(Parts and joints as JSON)
* BEGIN *

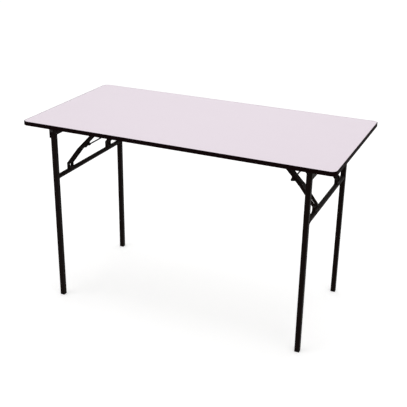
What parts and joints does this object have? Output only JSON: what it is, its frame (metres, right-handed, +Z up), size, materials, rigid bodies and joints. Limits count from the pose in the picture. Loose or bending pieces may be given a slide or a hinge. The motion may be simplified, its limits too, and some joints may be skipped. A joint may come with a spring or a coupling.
{
  "type": "folding office table",
  "caption": "Rectangular folding table: pale laminated board with dark edging on two inward-folding square-tube leg frames, each held by jointed braces and a release rod.",
  "frame": {"origin": "on the floor under the middle of the board", "axes": "+X along the board, +Y across it away from the front edge, +Z up"},
  "size_m": [1.226, 0.616, 0.75],
  "materials": {
    "laminate": "satin pale lavender white",
    "core": "raw particle board",
    "backing": "matt backing sheet",
    "edging": "satin black",
    "steel": "black powder coat",
    "zinc": "black zinc plated",
    "nylon": "moulded black nylon"
  },
  "bodies": {
    "tabletop": {"tabletop_laminate": "laminate", "tabletop_core": "core", "tabletop_backing": "backing", "edge_banding": "edging", "hinge_rail_left": "steel", "hinge_bracket_left_front": "steel", "hinge_pin_left_front": "zinc", "brace_bracket_left_front": "steel", "brace_pin_left_front": "zinc", "hinge_bracket_left_back": "steel", "hinge_pin_left_back": "zinc", "brace_bracket_left_back": "steel", "brace_pin_left_back": "zinc", "hinge_rail_right": "steel", "hinge_bracket_right_front": "steel", "hinge_pin_right_front": "zinc", "brace_bracket_right_front": "steel", "brace_pin_right_front": "zinc", "hinge_bracket_right_back": "steel", "hinge_pin_right_back": "zinc", "brace_bracket_right_back": "steel", "brace_pin_right_back": "zinc"},
    "leg_frame_left": {"crossbar_left": "steel", "leg_left_front": "steel", "leg_top_insert_left_front": "nylon", "foot_cap_left_front": "nylon", "brace_lug_left_front": "steel", "leg_left_back": "steel", "leg_top_insert_left_back": "nylon", "foot_cap_left_back": "nylon", "brace_lug_left_back": "steel"},
    "brace_upper_left": {"brace_upper_link_left_front": "steel", "brace_upper_link_left_back": "steel"},
    "brace_lower_left": {"knee_rod_left": "zinc", "brace_lower_link_left_front": "steel", "foot_rivet_outer_left_front": "zinc", "foot_rivet_inner_left_front": "zinc", "brace_lower_link_left_back": "steel", "foot_rivet_outer_left_back": "zinc", "foot_rivet_inner_left_back": "zinc"},
    "leg_frame_right": {"crossbar_right": "steel", "leg_right_front": "steel", "leg_top_insert_right_front": "nylon", "foot_cap_right_front": "nylon", "brace_lug_right_front": "steel", "leg_right_back": "steel", "leg_top_insert_right_back": "nylon", "foot_cap_right_back": "nylon", "brace_lug_right_back": "steel"},
    "brace_upper_right": {"brace_upper_link_right_front": "steel", "brace_upper_link_right_back": "steel"},
    "brace_lower_right": {"knee_rod_right": "zinc", "brace_lower_link_right_front": "steel", "foot_rivet_outer_right_front": "zinc", "foot_rivet_inner_right_front": "zinc", "brace_lower_link_right_back": "steel", "foot_rivet_outer_right_back": "zinc", "foot_rivet_inner_right_back": "zinc"}
  },
  "joints": [
    {"name": "leg_fold_right", "type": "hinge", "parent": "tabletop", "child": "leg_frame_right", "pos_m": [0.505, 0.011, 0.717], "axis": [0, 1, 0], "range_deg": [0, 90]},
    {"name": "brace_top_right", "type": "hinge", "parent": "tabletop", "child": "brace_upper_right", "pos_m": [0.3585, 0.011, 0.717], "axis": [0, 1, 0], "range_deg": [-46.5, 0]},
    {"name": "brace_knee_right", "type": "hinge", "parent": "brace_upper_right", "child": "brace_lower_right", "pos_m": [0.41922, 0.011, 0.63619], "axis": [0, 1, 0], "range_deg": [0, 186.7]},
    {"name": "leg_fold_left", "type": "hinge", "parent": "tabletop", "child": "leg_frame_left", "pos_m": [-0.505, -0.011, 0.717], "axis": [0, -1, 0], "range_deg": [0, 90]},
    {"name": "brace_top_left", "type": "hinge", "parent": "tabletop", "child": "brace_upper_left", "pos_m": [-0.3585, -0.011, 0.717], "axis": [0, -1, 0], "range_deg": [-46.5, 0]},
    {"name": "brace_knee_left", "type": "hinge", "parent": "brace_upper_left", "child": "brace_lower_left", "pos_m": [-0.41922, -0.011, 0.63619], "axis": [0, -1, 0], "range_deg": [0, 186.7]}
  ],
  "couplings": [
    {"joint": "brace_top_right", "follows": "leg_fold_right", "ratio": -0.51594},
    {"joint": "brace_knee_right", "follows": "leg_fold_right", "ratio": 2.0738},
    {"joint": "brace_top_left", "follows": "leg_fold_left", "ratio": -0.51594},
    {"joint": "brace_knee_left", "follows": "leg_fold_left", "ratio": 2.0738}
  ]
}
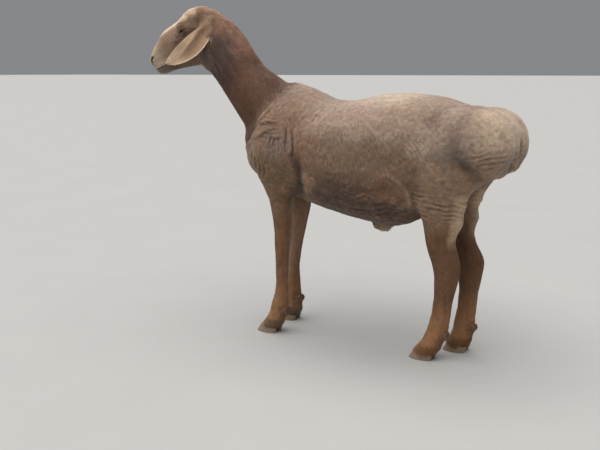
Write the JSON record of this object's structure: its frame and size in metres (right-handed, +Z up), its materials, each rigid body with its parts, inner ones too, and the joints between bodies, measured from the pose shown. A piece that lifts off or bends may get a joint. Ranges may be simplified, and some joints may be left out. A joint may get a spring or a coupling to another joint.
{
  "type": "standing sheep model",
  "caption": "Life-size still model of a shorn, fat-rumped sheep standing on its claws with its head turned a little to its left and long hanging ears.",
  "frame": {"origin": "on the floor, under the middle of the box that holds the whole animal", "axes": "the sheep faces -X, its left side is -Y, and +Z is up"},
  "size_m": [1.3376, 0.3362, 1.1114],
  "materials": {
    "shorn_fleece": "clipped wool, pale beige brown, matt",
    "body_hair": "unshorn reddish brown hair, matt",
    "face_hair": "short pale tan hair",
    "leg_hair": "short reddish brown hair",
    "ear": "skin with thin pale hair",
    "eye": "wet, glossy dark brown",
    "claw_horn": "worn grey-brown horn, satin",
    "dewclaw_horn": "rough dark horn"
  },
  "bodies": {
    "root": {"trunk": "shorn_fleece", "fat_tail": "shorn_fleece", "neck": "body_hair", "head": "face_hair", "left_ear": "ear", "left_eye": "eye", "left_fore_upper_leg": "leg_hair", "left_fore_lower_leg": "leg_hair", "left_fore_inner_claw": "claw_horn", "left_fore_inner_dewclaw": "dewclaw_horn", "left_fore_outer_claw": "claw_horn", "left_fore_outer_dewclaw": "dewclaw_horn", "left_hind_upper_leg": "leg_hair", "left_hind_lower_leg": "leg_hair", "left_hind_inner_claw": "claw_horn", "left_hind_inner_dewclaw": "dewclaw_horn", "left_hind_outer_claw": "claw_horn", "left_hind_outer_dewclaw": "dewclaw_horn", "right_ear": "ear", "right_eye": "eye", "right_fore_upper_leg": "leg_hair", "right_fore_lower_leg": "leg_hair", "right_fore_inner_claw": "claw_horn", "right_fore_inner_dewclaw": "dewclaw_horn", "right_fore_outer_claw": "claw_horn", "right_fore_outer_dewclaw": "dewclaw_horn", "right_hind_upper_leg": "leg_hair", "right_hind_lower_leg": "leg_hair", "right_hind_inner_claw": "claw_horn", "right_hind_inner_dewclaw": "dewclaw_horn", "right_hind_outer_claw": "claw_horn", "right_hind_outer_dewclaw": "dewclaw_horn"}
  },
  "joints": []
}
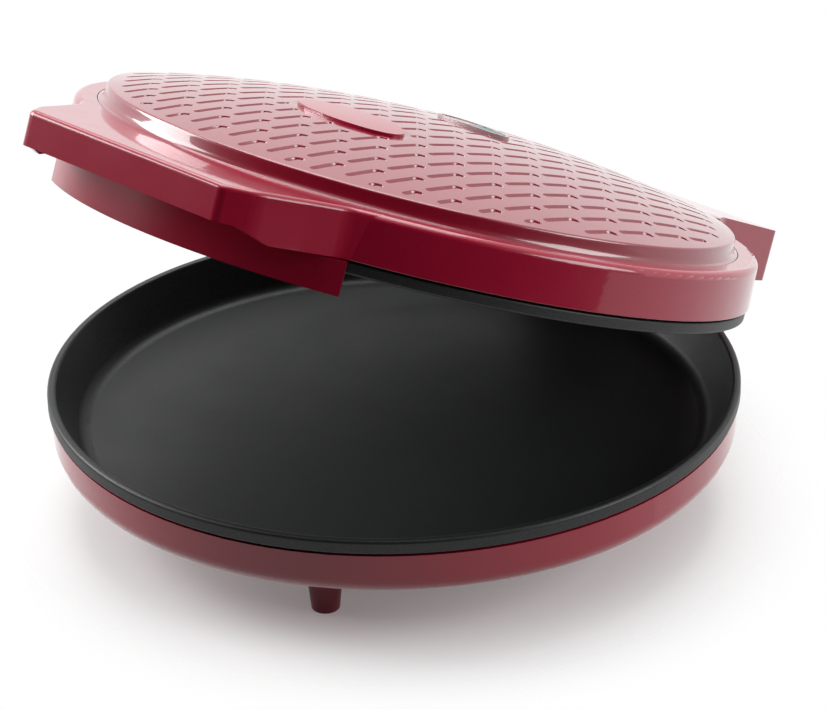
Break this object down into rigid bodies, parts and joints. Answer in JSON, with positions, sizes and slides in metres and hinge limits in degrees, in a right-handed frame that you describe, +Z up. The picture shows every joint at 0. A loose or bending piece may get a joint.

* END *

◆ **INSTRUCTION**
Copy the entries above exactly, leaving none out.

◆ **OUTPUT OF THE TASK**
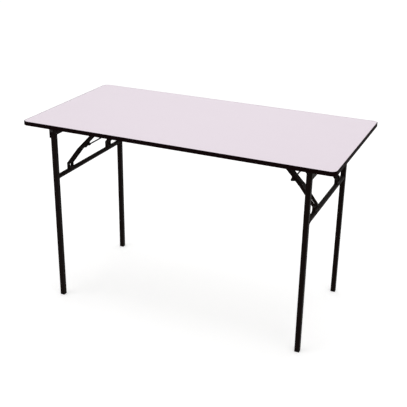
What parts and joints does this object have? Output only JSON: what it is, its frame (metres, right-handed, +Z up), size, materials, rigid bodies and joints. Limits count from the pose in the picture. Loose or bending pieces may be given a slide or a hinge. The motion may be simplified, its limits too, and some joints may be skipped. A joint may come with a spring or a coupling.
{
  "type": "folding office table",
  "caption": "Rectangular folding table: pale laminated board with dark edging on two inward-folding square-tube leg frames, each held by jointed braces and a release rod.",
  "frame": {"origin": "on the floor under the middle of the board", "axes": "+X along the board, +Y across it away from the front edge, +Z up"},
  "size_m": [1.226, 0.616, 0.75],
  "materials": {
    "laminate": "satin pale lavender white",
    "core": "raw particle board",
    "backing": "matt backing sheet",
    "edging": "satin black",
    "steel": "black powder coat",
    "zinc": "black zinc plated",
    "nylon": "moulded black nylon"
  },
  "bodies": {
    "tabletop": {"tabletop_laminate": "laminate", "tabletop_core": "core", "tabletop_backing": "backing", "edge_banding": "edging", "hinge_rail_left": "steel", "hinge_bracket_left_front": "steel", "hinge_pin_left_front": "zinc", "brace_bracket_left_front": "steel", "brace_pin_left_front": "zinc", "hinge_bracket_left_back": "steel", "hinge_pin_left_back": "zinc", "brace_bracket_left_back": "steel", "brace_pin_left_back": "zinc", "hinge_rail_right": "steel", "hinge_bracket_right_front": "steel", "hinge_pin_right_front": "zinc", "brace_bracket_right_front": "steel", "brace_pin_right_front": "zinc", "hinge_bracket_right_back": "steel", "hinge_pin_right_back": "zinc", "brace_bracket_right_back": "steel", "brace_pin_right_back": "zinc"},
    "leg_frame_left": {"crossbar_left": "steel", "leg_left_front": "steel", "leg_top_insert_left_front": "nylon", "foot_cap_left_front": "nylon", "brace_lug_left_front": "steel", "leg_left_back": "steel", "leg_top_insert_left_back": "nylon", "foot_cap_left_back": "nylon", "brace_lug_left_back": "steel"},
    "brace_upper_left": {"brace_upper_link_left_front": "steel", "brace_upper_link_left_back": "steel"},
    "brace_lower_left": {"knee_rod_left": "zinc", "brace_lower_link_left_front": "steel", "foot_rivet_outer_left_front": "zinc", "foot_rivet_inner_left_front": "zinc", "brace_lower_link_left_back": "steel", "foot_rivet_outer_left_back": "zinc", "foot_rivet_inner_left_back": "zinc"},
    "leg_frame_right": {"crossbar_right": "steel", "leg_right_front": "steel", "leg_top_insert_right_front": "nylon", "foot_cap_right_front": "nylon", "brace_lug_right_front": "steel", "leg_right_back": "steel", "leg_top_insert_right_back": "nylon", "foot_cap_right_back": "nylon", "brace_lug_right_back": "steel"},
    "brace_upper_right": {"brace_upper_link_right_front": "steel", "brace_upper_link_right_back": "steel"},
    "brace_lower_right": {"knee_rod_right": "zinc", "brace_lower_link_right_front": "steel", "foot_rivet_outer_right_front": "zinc", "foot_rivet_inner_right_front": "zinc", "brace_lower_link_right_back": "steel", "foot_rivet_outer_right_back": "zinc", "foot_rivet_inner_right_back": "zinc"}
  },
  "joints": [
    {"name": "leg_fold_right", "type": "hinge", "parent": "tabletop", "child": "leg_frame_right", "pos_m": [0.505, 0.011, 0.717], "axis": [0, 1, 0], "range_deg": [0, 90]},
    {"name": "brace_top_right", "type": "hinge", "parent": "tabletop", "child": "brace_upper_right", "pos_m": [0.3585, 0.011, 0.717], "axis": [0, 1, 0], "range_deg": [-46.5, 0]},
    {"name": "brace_knee_right", "type": "hinge", "parent": "brace_upper_right", "child": "brace_lower_right", "pos_m": [0.41922, 0.011, 0.63619], "axis": [0, 1, 0], "range_deg": [0, 186.7]},
    {"name": "leg_fold_left", "type": "hinge", "parent": "tabletop", "child": "leg_frame_left", "pos_m": [-0.505, -0.011, 0.717], "axis": [0, -1, 0], "range_deg": [0, 90]},
    {"name": "brace_top_left", "type": "hinge", "parent": "tabletop", "child": "brace_upper_left", "pos_m": [-0.3585, -0.011, 0.717], "axis": [0, -1, 0], "range_deg": [-46.5, 0]},
    {"name": "brace_knee_left", "type": "hinge", "parent": "brace_upper_left", "child": "brace_lower_left", "pos_m": [-0.41922, -0.011, 0.63619], "axis": [0, -1, 0], "range_deg": [0, 186.7]}
  ],
  "couplings": [
    {"joint": "brace_top_right", "follows": "leg_fold_right", "ratio": -0.51594},
    {"joint": "brace_knee_right", "follows": "leg_fold_right", "ratio": 2.0738},
    {"joint": "brace_top_left", "follows": "leg_fold_left", "ratio": -0.51594},
    {"joint": "brace_knee_left", "follows": "leg_fold_left", "ratio": 2.0738}
  ]
}
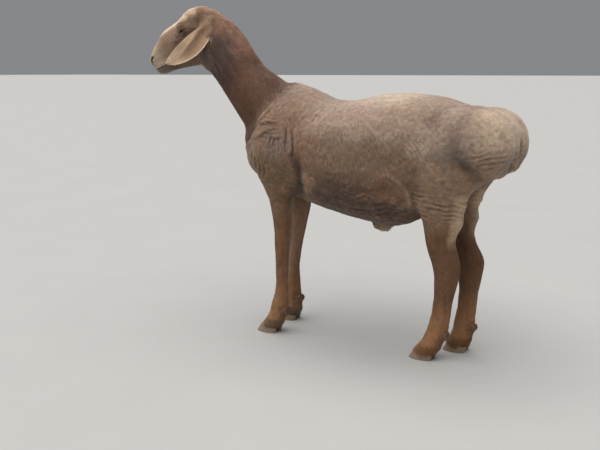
Write the JSON record of this object's structure: its frame and size in metres (right-handed, +Z up), its materials, each rigid body with its parts, inner ones too, and the joints between bodies, measured from the pose shown. A piece that lifts off or bends may get a joint. Ranges may be simplified, and some joints may be left out. A joint may get a spring or a coupling to another joint.
{
  "type": "standing sheep model",
  "caption": "Life-size still model of a shorn, fat-rumped sheep standing on its claws with its head turned a little to its left and long hanging ears.",
  "frame": {"origin": "on the floor, under the middle of the box that holds the whole animal", "axes": "the sheep faces -X, its left side is -Y, and +Z is up"},
  "size_m": [1.3376, 0.3362, 1.1114],
  "materials": {
    "shorn_fleece": "clipped wool, pale beige brown, matt",
    "body_hair": "unshorn reddish brown hair, matt",
    "face_hair": "short pale tan hair",
    "leg_hair": "short reddish brown hair",
    "ear": "skin with thin pale hair",
    "eye": "wet, glossy dark brown",
    "claw_horn": "worn grey-brown horn, satin",
    "dewclaw_horn": "rough dark horn"
  },
  "bodies": {
    "root": {"trunk": "shorn_fleece", "fat_tail": "shorn_fleece", "neck": "body_hair", "head": "face_hair", "left_ear": "ear", "left_eye": "eye", "left_fore_upper_leg": "leg_hair", "left_fore_lower_leg": "leg_hair", "left_fore_inner_claw": "claw_horn", "left_fore_inner_dewclaw": "dewclaw_horn", "left_fore_outer_claw": "claw_horn", "left_fore_outer_dewclaw": "dewclaw_horn", "left_hind_upper_leg": "leg_hair", "left_hind_lower_leg": "leg_hair", "left_hind_inner_claw": "claw_horn", "left_hind_inner_dewclaw": "dewclaw_horn", "left_hind_outer_claw": "claw_horn", "left_hind_outer_dewclaw": "dewclaw_horn", "right_ear": "ear", "right_eye": "eye", "right_fore_upper_leg": "leg_hair", "right_fore_lower_leg": "leg_hair", "right_fore_inner_claw": "claw_horn", "right_fore_inner_dewclaw": "dewclaw_horn", "right_fore_outer_claw": "claw_horn", "right_fore_outer_dewclaw": "dewclaw_horn", "right_hind_upper_leg": "leg_hair", "right_hind_lower_leg": "leg_hair", "right_hind_inner_claw": "claw_horn", "right_hind_inner_dewclaw": "dewclaw_horn", "right_hind_outer_claw": "claw_horn", "right_hind_outer_dewclaw": "dewclaw_horn"}
  },
  "joints": []
}
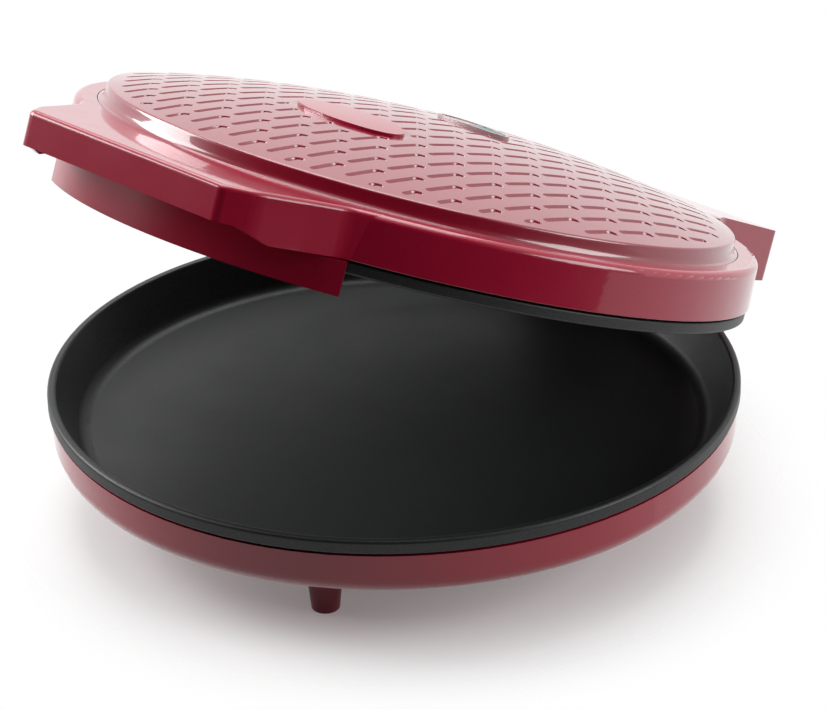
Break this object down into rigid bodies, parts and joints. Answer in JSON, with positions, sizes and slides in metres and hinge limits in degrees, in a right-handed frame that you describe, +Z up. The picture shows every joint at 0. A loose or bending piece may get a joint.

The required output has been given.